▶ [TASK OBJECTIVE]:
Only one portion of the data is to be written out: from the line bearing "def slotted_angle() ->" through the line bearing "obj.matrix_world = Matrix.Identity(4)". Write it exactly as it appears.

— start EXERCISE INPUT —

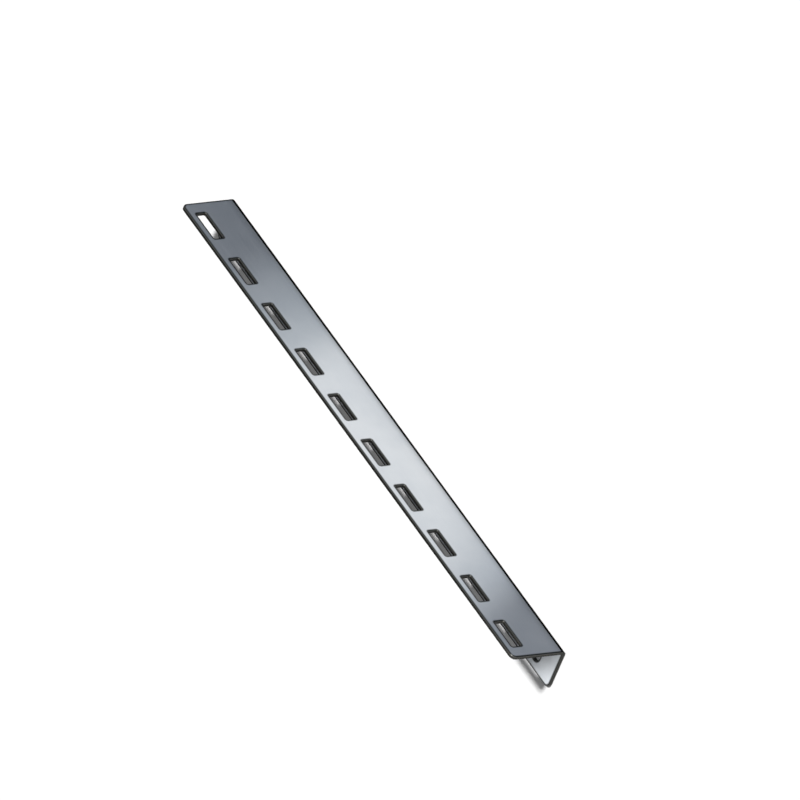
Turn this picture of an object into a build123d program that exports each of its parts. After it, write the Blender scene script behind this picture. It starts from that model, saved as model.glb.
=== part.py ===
from build123d import *
import os

# Slotted rack rail that lever locks hook into: one strip of steel sheet, punched flat and folded once.
# It is modelled as it rests on its mounting flange. X runs along the rail, the lock flange stands
# upright with its outer face towards -Y, and the mounting flange lies on Z = 0 with its free edge at +Y.
# All sizes are in millimetres.

# Rack spacing that the rail is made to
RACK_UNIT_HEIGHT = 44.45      # one rack unit, and so the pitch of the slots
UNIT_COUNT = 10               # rack units that the rail spans, with one slot in the middle of each

# Folded sheet
SHEET_THICKNESS = 2.5
BEND_INNER_RADIUS = 0.8
LOCK_FLANGE_WIDTH = 43.0      # outside width of the upright, slotted flange
MOUNT_FLANGE_WIDTH = 31.8     # outside width of the flange that is screwed down
LOCK_CORNER_RADIUS = 4.0      # free corners of the lock flange, at both ends
MOUNT_CORNER_RADIUS = 4.5     # free corners of the mounting flange, at both ends

# Punched openings
SLOT_LENGTH = 24.4            # along the rail
SLOT_WIDTH = 7.5
SLOT_EDGE_LAND = 5.6          # sheet left between a slot and the lock flange's free edge
SLOT_CORNER_RADIUS = 0.9      # corners of the punch
MOUNT_HOLE_DIAMETER = 9.5
MOUNT_HOLE_LAND = 6.1         # sheet left between a hole and the mounting flange's free edge

# Finish of the cut edges
EDGE_BREAK = 0.25             # small bevel that tumbling leaves on every sheared and punched edge

# Places worked out from the sizes above
rail_length = UNIT_COUNT * RACK_UNIT_HEIGHT
lock_face_y = -MOUNT_FLANGE_WIDTH / 2
mount_edge_y = MOUNT_FLANGE_WIDTH / 2
slot_centre_z = LOCK_FLANGE_WIDTH - SLOT_EDGE_LAND - SLOT_WIDTH / 2
hole_centre_y = mount_edge_y - MOUNT_HOLE_LAND - MOUNT_HOLE_DIAMETER / 2
end_unit_x = (rail_length - RACK_UNIT_HEIGHT) / 2
punch_travel = 2 * SHEET_THICKNESS


def angle_section() -> Sketch:
    """Cross-section of the folded sheet, drawn along the middle of its thickness."""
    mid = SHEET_THICKNESS / 2
    with BuildSketch(Plane.YZ) as section:
        with BuildLine():
            FilletPolyline(
                (lock_face_y + mid, LOCK_FLANGE_WIDTH),
                (lock_face_y + mid, mid),
                (mount_edge_y, mid),
                radius=BEND_INNER_RADIUS + mid,
            )
        trace(line_width=SHEET_THICKNESS)
    return section.sketch


def folded_blank() -> Part:
    """The section drawn out to the rail's length, with the four free corners rounded."""
    blank = extrude(angle_section(), amount=rail_length / 2, both=True)
    lock_corners = blank.edges().filter_by(Axis.Y).group_by(Axis.Z)[-1]
    blank = fillet(lock_corners, LOCK_CORNER_RADIUS)
    mount_corners = blank.edges().filter_by(Axis.Z).group_by(Axis.Y)[-1]
    return fillet(mount_corners, MOUNT_CORNER_RADIUS)


def slot_punches() -> Part:
    """One rounded rectangle in the middle of each rack unit, pushed through the lock flange."""
    lock_face = Plane(origin=(0, lock_face_y, slot_centre_z), x_dir=(1, 0, 0), z_dir=(0, -1, 0))
    with BuildPart() as punches:
        with BuildSketch(lock_face):
            with GridLocations(RACK_UNIT_HEIGHT, RACK_UNIT_HEIGHT, UNIT_COUNT, 1):
                RectangleRounded(SLOT_LENGTH, SLOT_WIDTH, SLOT_CORNER_RADIUS)
        extrude(amount=punch_travel, both=True)
    return punches.part


def hole_punches() -> Part:
    """One round hole through the mounting flange at each end, level with the end slot's middle."""
    with BuildPart() as punches:
        with BuildSketch(Plane((0, hole_centre_y, 0))):
            with Locations((-end_unit_x, 0), (end_unit_x, 0)):
                Circle(MOUNT_HOLE_DIAMETER / 2)
        extrude(amount=punch_travel, both=True)
    return punches.part


def cut_edges(rail: Part) -> ShapeList:
    """Edges where a sheared or punched wall meets the sheet's face, told by their square corner."""
    faces_of = {}
    for face in rail.faces():
        for edge in face.edges():
            faces_of.setdefault(edge, []).append(face)
    square = ShapeList()
    for edge, faces in faces_of.items():
        first, last = (face.normal_at(edge @ 0.5) for face in (faces[0], faces[-1]))
        if abs(first.dot(last)) < 0.5:
            square.append(edge)
    return square


def slotted_angle() -> Part:
    """The whole rail: folded blank, less its slots and holes, with a small bevel on every cut edge."""
    rail = folded_blank() - slot_punches() - hole_punches()
    return chamfer(cut_edges(rail), EDGE_BREAK)


os.makedirs("parts", exist_ok=True)
export_step(slotted_angle(), "parts/slotted_angle.step")
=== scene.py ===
"""Studio picture of a slotted steel rack rail: its finish, its floor, its lights and its camera."""
import logging
import math
from dataclasses import dataclass, field
from enum import Enum
from typing import Any

import bpy
from mathutils import Matrix, Vector


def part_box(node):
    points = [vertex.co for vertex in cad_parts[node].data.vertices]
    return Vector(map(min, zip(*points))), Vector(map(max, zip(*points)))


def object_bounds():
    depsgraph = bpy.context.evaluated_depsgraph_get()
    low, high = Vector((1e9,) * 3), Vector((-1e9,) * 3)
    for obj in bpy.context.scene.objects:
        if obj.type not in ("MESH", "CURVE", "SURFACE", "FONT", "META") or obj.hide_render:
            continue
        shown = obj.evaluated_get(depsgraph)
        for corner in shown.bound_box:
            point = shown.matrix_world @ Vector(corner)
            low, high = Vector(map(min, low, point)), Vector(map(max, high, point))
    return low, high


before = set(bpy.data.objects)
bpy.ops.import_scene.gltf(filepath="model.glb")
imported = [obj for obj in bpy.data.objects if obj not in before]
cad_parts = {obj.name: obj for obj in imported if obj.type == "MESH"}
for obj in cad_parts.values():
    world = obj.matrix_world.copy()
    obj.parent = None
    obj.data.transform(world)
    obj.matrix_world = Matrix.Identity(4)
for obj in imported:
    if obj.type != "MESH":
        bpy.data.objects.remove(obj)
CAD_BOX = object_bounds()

LOG = logging.getLogger("slotted_rail")
MM = 0.001
RACK_UNIT = 44.45 * MM
RAIL_NODE = "slotted_angle"
PICTURE_SIDE_PX = 800
EQUAL_AXES_SCALE = math.sqrt(2 / 3)          # how long each axis looks, down the diagonal of all three
EASED = {"interpolation_type": "SMOOTHSTEP"}      # makes a Map Range node start and end gently
Source = bpy.types.Node | bpy.types.NodeSocket    # what an input of a node can be linked from


class Ray(Enum):
    """Kinds of light path that the surroundings can answer on their own."""

    CAMERA = "Is Camera Ray"
    GLOSSY = "Is Glossy Ray"
    TRANSMISSION = "Is Transmission Ray"


def linear(code: str) -> tuple[float, float, float, float]:
    """Turns an sRGB hex colour into linear light.

    Args:
        code: Colour such as "#d3d8dc".

    Returns:
        Red, green and blue in linear light, and an opacity of 1.
    """
    channels = [int(code[i:i + 2], 16) / 255 for i in (1, 3, 5)]
    red, green, blue = (c / 12.92 if c <= 0.04045 else ((c + 0.055) / 1.055) ** 2.4 for c in channels)
    return red, green, blue, 1.0


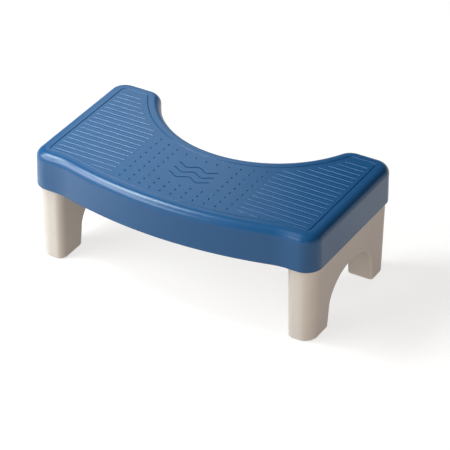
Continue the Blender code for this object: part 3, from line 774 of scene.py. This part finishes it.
def web_body(legs, deck):
    """Cross webs inside a leg frame, from the arch's spring up, kept half way into its walls."""
    bm = bmesh.new()
    for y in evenly(*leg_ends(legs), legs.web_pitch):
        half = legs.web_wall / 2
        high = legs.plug_top - legs.web_drop
        add_box(bm, (0, y - half, legs.arch_spring), (deck.length, y + half, high))
    webs = new_object("web_body", bm)
    bm = leg_block(legs, legs.wall / 2, legs.plug_top)
    taper(bm, legs, deck.skirt_low)
    combine(webs, new_object("web_bound", bm), "INTERSECT")
    return webs


def window_body(deck, under, legs):
    """Holes in the sockets' inner walls that the snap barbs click into."""
    bm = bmesh.new()
    room = under.window_clearance
    low_z = deck.skirt_low + legs.barb_rise - room
    high_z = low_z + legs.barb_height + 2 * room
    half = legs.barb_width / 2 + room
    far = legs.inner_x - under.plug_clearance - 2 * under.socket_wall
    for side in (-1, 1):
        low_x, high_x = sorted((side * far, side * legs.inner_x))
        for y in barb_places(legs):
            add_box(bm, (low_x, y - half, low_z), (high_x, y + half, high_z))
    return new_object("window_body", bm)


class FOOTSTOOL_OT_deck(bpy.types.Operator):
    """Moulds the C-shaped deck with its groove, grip pattern, waves, stiffeners and sockets"""

    bl_idname = "footstool.deck"
    bl_label = "Deck"

    def execute(self, context):
        scene = context.scene
        deck, grip = scene.footstool_deck, scene.footstool_grip
        under, legs = scene.footstool_underside, scene.footstool_legs
        bm = bmesh.new()
        outer, cap = deck_hull(bm, deck, 0, deck.top, deck.fillet)
        sink_groove(bm, deck, cap)
        outer_faces = set(bm.faces)
        ceiling = deck.top - deck.top_wall
        inner, _ = deck_hull(bm, deck, deck.wall, ceiling, deck.fillet - deck.wall)
        bmesh.ops.reverse_faces(bm, faces=[f for f in bm.faces if f not in outer_faces])
        bmesh.ops.bridge_loops(bm, edges=outer + inner)
        bmesh.ops.recalc_face_normals(bm, faces=bm.faces)
        piece = new_object("deck_moulding", bm, satin_blue(scene.footstool_finish))
        cross = plate_body("cross_plates", cross_plates(deck, under, legs), bound_body(deck))
        combine(piece, cross, "UNION")
        along = plate_body("long_plates", long_plates(deck, under, legs), bound_body(deck))
        combine(piece, along, "UNION")
        combine(piece, window_body(deck, under, legs), "DIFFERENCE")
        combine(piece, grip_body(deck, grip), "UNION")
        combine(piece, wave_body(deck, grip), "DIFFERENCE")
        finish_piece(piece, "top_deck")
        return {"FINISHED"}


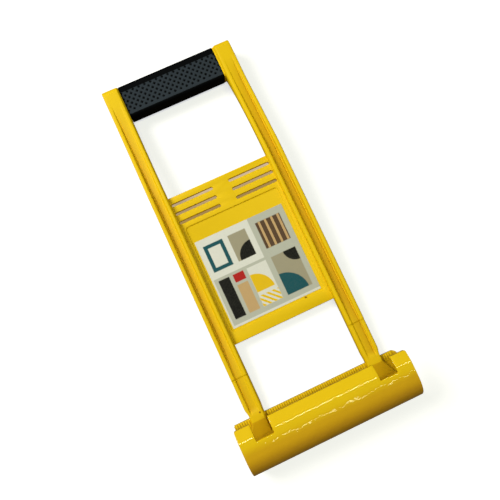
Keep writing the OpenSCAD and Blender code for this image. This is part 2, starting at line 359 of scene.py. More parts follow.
def footWiden(y):
    # How far the foot stands out past the leg's outer side
    wide = body["hookWidth"] / 2 - rail["footEndGap"] - (body["railOut"] - rail["taperOut"])
    return wide * min(max((rail["legEnd"] - y) / (rail["legEnd"] - rail["footEnd"]), 0), 1)


def railBack(y):
    back = -body["railThick"]
    run = y - rail["leanStart"]
    if run > 0:
        back -= rail["sweep"] - math.sqrt(rail["sweep"] ** 2 - run ** 2) if run < 120 else 99
    back = max(back, rail["endBack"])
    over = y - (body["top"] - rail["endRadius"])
    if over > 0:
        back += rail["endRadius"] - math.sqrt(max(rail["endRadius"] ** 2 - over ** 2, 0))
    return back


def channelDepth(y):
    fadeTop = body["top"] - rail["channelLand"]
    if y < rail["step"]:
        return rail["legChannel"] * ease((y - rail["legEnd"] - rail["channelStart"]) / rail["channelRamp"])
    if y < body["panelLow"] + 12:
        return blend(rail["legChannel"], rail["channel"], (y - rail["step"]) / (body["panelLow"] + 12 - rail["step"]))
    start = body["panelHigh"] - 4
    return blend(rail["channel"], 0, (y - start) / (fadeTop - start))


def railRing(y, inset=0.0, outerInset=0.0):
    front, back = railFront(y), railBack(y)
    narrow = 1 - ease((y - 47) / 7)
    outer = body["railOut"] - rail["taperOut"] * narrow - outerInset + footWiden(y)
    inner = body["railIn"] + rail["taperIn"] * narrow + inset
    depth = channelDepth(y)
    fadeOut = min(max((body["top"] - rail["channelLand"] - y) / 12, 0), 1)
    deeper = rail["grooveDeeper"] * min(depth, 1.0) * fadeOut
    ribOut = body["railOut"] - rail["outerRib"] + footWiden(y)
    ribIn = body["railIn"] + rail["innerRib"]
    lean = min(depth * 0.16, 0.7)
    corners = [
        (inner, back), (outer, back), (outer, front), (ribOut, front),
        (ribOut - lean, front - depth - deeper), (ribOut - rail["groove"] - lean, front - depth - deeper),
        (ribOut - rail["groove"] - 0.5 - lean, front - depth), (ribIn + lean + 0.6, front - depth),
        (ribIn, front), (inner + rail["flank"] * 0.9, front), (inner, front - rail["flank"] * 1.2),
    ]
    side = rail["sideRound"] - inset * 0.5
    radii = [side, side, 1.2, rail["ribRound"], 0.3, 0.3, 0.4, 0.9, rail["ribRound"], 1.1, 0.8]
    return [Vector((p.x, y, p.y)) for p in roundCorners(corners, radii, 3)]


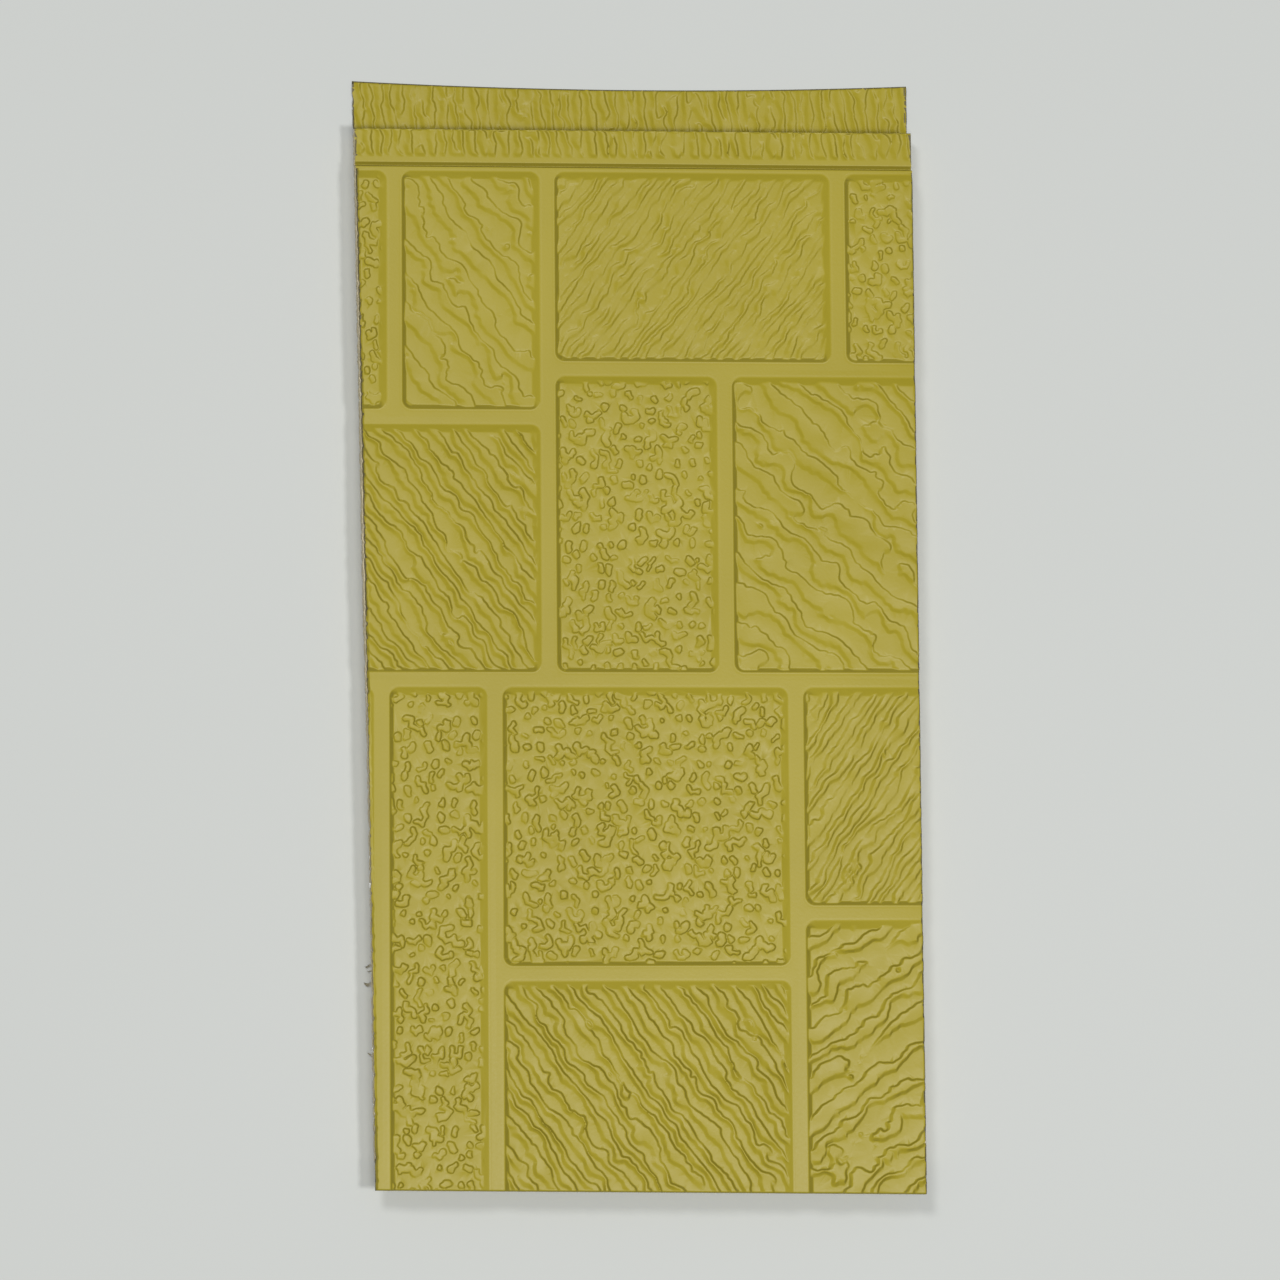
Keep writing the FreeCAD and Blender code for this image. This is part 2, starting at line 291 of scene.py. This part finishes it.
def thinned_mesh(name, mesh, share):
    """The mesh with a share of its faces, fewest where it is flat, and mapped flat from above."""
    rough = bpy.data.objects.new(name + "_rough", mesh)
    bpy.context.scene.collection.objects.link(rough)
    thin = rough.modifiers.new("thin", "DECIMATE")
    thin.ratio = share
    seen = bpy.context.evaluated_depsgraph_get()
    thinned = bpy.data.meshes.new_from_object(rough.evaluated_get(seen))
    bpy.data.objects.remove(rough)
    bpy.data.meshes.remove(mesh)
    thinned.name = name
    thinned.shade_smooth()
    thinned.set_sharp_from_angle(angle=CREASE)
    flat_map = thinned.uv_layers.new(name="OFBake")
    corners = np.zeros(len(thinned.loops), int)
    thinned.loops.foreach_get("vertex_index", corners)
    spots = np.zeros(len(thinned.vertices) * 3)
    thinned.vertices.foreach_get("co", spots)
    spots = spots.reshape(-1, 3)[corners] / MM
    flat_map.data.foreach_set("uv", ((spots[:, :2] + MAP_CORNER) / MAP_SIDE).ravel())
    return thinned


END_STEP = 0.9


def rolled_grid(name, x, y, z, inward, share, left_end=False, right_end=False, bare_and_shaded_rows=0):
    """One piece of the rolled strip from rows of points. Its cut ends are turned in by the steel's
    thickness, and there a strip is bare steel with the paint chipped off, coloured dark as painted
    shade along the edge."""
    # The bare strips are partly real bare steel and partly painted shade along the cut edges.
    chip_and_shade_wobble = np.clip(np.sin(0.9 * y + 2 * np.sin(0.31 * y)), 0, 1) ** 2
    bare_and_shaded = np.zeros(x.shape, int)
    bare_and_shaded[:bare_and_shaded_rows] = 1
    if left_end:
        chipped_and_shaded = np.interp(y, (-208, -40, 0, 190), (0.14, 0.16, 0.24, 0.34))
        bare_and_shaded[x - x[:, :1] < chipped_and_shaded + 0.20 * chip_and_shade_wobble] = 1
    if right_end:
        bare_and_shaded[x[:, -1:] - x < 0.16 + 0.20 * chip_and_shade_wobble] = 1
    for wanted, column, step in ((left_end, 0, END_STEP), (right_end, -1, -END_STEP)):
        if not wanted:
            continue
        under_y = y[:, column] + STEEL * inward[:, 0]
        under_z = z[:, column] + STEEL * inward[:, 1]
        new = [np.stack([x[:, column], x[:, column] + step], 1)]
        new += [np.stack([line, line], 1) for line in (under_y, under_z, np.ones(len(x), int))]
        old = (x, y, z, bare_and_shaded)
        if column == 0:
            x, y, z, bare_and_shaded = (np.concatenate([end[:, ::-1], face], 1) for end, face in zip(new, old))
        else:
            x, y, z, bare_and_shaded = (np.concatenate([face, end], 1) for end, face in zip(new, old))
    piece = bpy.data.objects.new(name, thinned_mesh(name, grid_mesh(name, x, y, z, bare_and_shaded), share))
    bpy.context.scene.collection.objects.link(piece)
    return piece


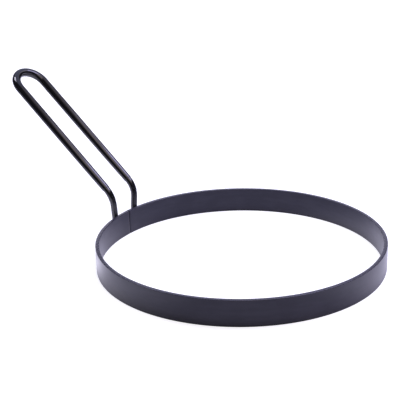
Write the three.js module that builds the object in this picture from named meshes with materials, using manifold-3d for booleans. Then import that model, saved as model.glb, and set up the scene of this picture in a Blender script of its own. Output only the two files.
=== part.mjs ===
// An egg ring: a strip of coated steel rolled into a hoop, with a bent wire handle welded to its
// outside across the butt joint, and a glossy vinyl sleeve over the part of the wire that is held.
// Millimetres, +Z up. The hoop stands on z = 0, the handle reaches out along +Y, and the origin
// is under the middle of the whole outline.

import * as THREE from "three";
import { mergeVertices } from "three/addons/utils/BufferGeometryUtils.js";
import Module from "manifold-3d";

// Hoop
const hoopOuterDiameter = 203;
const stripThickness = 2.7;
const stripHeight = 18.2;
const stripEdgeRound = 0.4;
const seamGap = 0.7;
const cutOverrun = 1;

// Handle wire
const wireDiameter = 4.5;
const wireStandOff = 0.3;
const gripSpacing = 26;
const legEndSpacing = 20;
const legEndHeight = 2.5;
const legEndChamfer = 0.4;
const cornerHeight = 33;
const bendRadius = 16;
const handleRiseDegrees = 40;
const handleRun = 111;

// Grip sleeve
const sleeveDiameter = 6.2;
const sleeveBendDiameter = 5.6;
const sleeveEndWall = 0.12;
const sleeveBoreClearance = 0.1;
const bendTaperLength = 10;
const slopeTaperLength = 28;
const lipRound = 0.06;

// Leg welds, one bead on each side of each leg
const beadStandOff = 0.3;
const beadToeReach = 2.6;
const beadWireAngleDegrees = 82;
const beadCrown = 0.25;
const beadFootMargin = 0.8;
const beadTopMargin = 2;
const beadEndLength = 1.6;
const beadEndShare = 0.35;

// Seam weld
const capWidth = 5;
const capCrown = 0.9;
const capEdgeHeight = 0.25;
const capStandOff = 0.2;
const capEndMargin = 0.9;
const capEndLength = 1.5;
const capEndShare = 0.4;
const tongueClearance = 0.1;
const tongueDepth = 1.6;

// Facets
const hoopFacets = 144;
const edgeFacets = 3;
const wireFacets = 20;
const bendFacets = 10;
const loopFacets = 14;
const beadRings = 4;
const crownFacets = 4;

// Finishes
const nonStickCoat = { color: 0x34323c, roughness: 0.5, metalness: 0 };
const wireEnamel = { color: 0x17171b, roughness: 0.3, metalness: 0 };
const glossyVinyl = { color: 0x0b0b0d, roughness: 0.12, metalness: 0 };

const hoopRadius = hoopOuterDiameter / 2;
const wireRadius = wireDiameter / 2;
const legReach = Math.sqrt((hoopRadius + wireStandOff + wireRadius) ** 2 - (legEndSpacing / 2) ** 2);

const xAxis = new THREE.Vector3(1, 0, 0);
const yAxis = new THREE.Vector3(0, 1, 0);

// The legs lean apart as they rise, in a plane that stands square to the handle's reach
const legEnd = new THREE.Vector3(legEndSpacing / 2, legReach, legEndHeight);
const legCorner = new THREE.Vector3(gripSpacing / 2, legReach, cornerHeight);

const wasm = await Module();
wasm.setup();

// Closed solids from three.js geometry, and back
function toManifold(geometry) {
  const bare = new THREE.BufferGeometry();
  bare.setAttribute("position", geometry.getAttribute("position"));
  bare.setIndex(geometry.index);
  const merged = mergeVertices(bare);
  return new wasm.Manifold(
    new wasm.Mesh({
      numProp: 3,
      vertProperties: merged.getAttribute("position").array,
      triVerts: new Uint32Array(merged.index.array),
    }),
  );
}

function toGeometry(manifold) {
  const mesh = manifold.getMesh();
  const geometry = new THREE.BufferGeometry();
  geometry.setAttribute("position", new THREE.BufferAttribute(mesh.vertProperties, mesh.numProp));
  geometry.setIndex(new THREE.BufferAttribute(mesh.triVerts, 1));
  geometry.computeVertexNormals();
  return geometry;
}

// A skin over a row of rings that all have the same number of points. The row either closes on
// itself, as a tube's outside and bore do, or has a flat cap on its first and its last ring.
function skin(rings, closed = false) {
  const count = rings[0].length;
  const index = [];
  const bands = closed ? rings.length : rings.length - 1;
  for (let ring = 0; ring < bands; ring += 1) {
    const here = ring * count;
    const next = ((ring + 1) % rings.length) * count;
    for (let side = 0; side < count; side += 1) {
      const after = (side + 1) % count;
      index.push(here + side, here + after, next + after);
      index.push(here + side, next + after, next + side);
    }
  }
  const points = rings.flat();
  if (!closed) {
    const last = (rings.length - 1) * count;
    for (const [ring, start, turned] of [
      [rings[0], 0, true],
      [rings.at(-1), last, false],
    ]) {
      for (const face of capFaces(ring)) {
        const corners = face.map((corner) => start + corner);
        index.push(...(turned ? corners.reverse() : corners));
      }
    }
  }
  const geometry = new THREE.BufferGeometry().setFromPoints(points);
  geometry.setIndex(index);
  geometry.computeVertexNormals();
  return geometry;
}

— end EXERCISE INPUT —

▶ [TASK SOLUTION]:
def slotted_angle() -> Part:
    """The whole rail: folded blank, less its slots and holes, with a small bevel on every cut edge."""
    rail = folded_blank() - slot_punches() - hole_punches()
    return chamfer(cut_edges(rail), EDGE_BREAK)


os.makedirs("parts", exist_ok=True)
export_step(slotted_angle(), "parts/slotted_angle.step")
=== scene.py ===
"""Studio picture of a slotted steel rack rail: its finish, its floor, its lights and its camera."""
import logging
import math
from dataclasses import dataclass, field
from enum import Enum
from typing import Any

import bpy
from mathutils import Matrix, Vector


def part_box(node):
    points = [vertex.co for vertex in cad_parts[node].data.vertices]
    return Vector(map(min, zip(*points))), Vector(map(max, zip(*points)))


def object_bounds():
    depsgraph = bpy.context.evaluated_depsgraph_get()
    low, high = Vector((1e9,) * 3), Vector((-1e9,) * 3)
    for obj in bpy.context.scene.objects:
        if obj.type not in ("MESH", "CURVE", "SURFACE", "FONT", "META") or obj.hide_render:
            continue
        shown = obj.evaluated_get(depsgraph)
        for corner in shown.bound_box:
            point = shown.matrix_world @ Vector(corner)
            low, high = Vector(map(min, low, point)), Vector(map(max, high, point))
    return low, high


before = set(bpy.data.objects)
bpy.ops.import_scene.gltf(filepath="model.glb")
imported = [obj for obj in bpy.data.objects if obj not in before]
cad_parts = {obj.name: obj for obj in imported if obj.type == "MESH"}
for obj in cad_parts.values():
    world = obj.matrix_world.copy()
    obj.parent = None
    obj.data.transform(world)
    obj.matrix_world = Matrix.Identity(4)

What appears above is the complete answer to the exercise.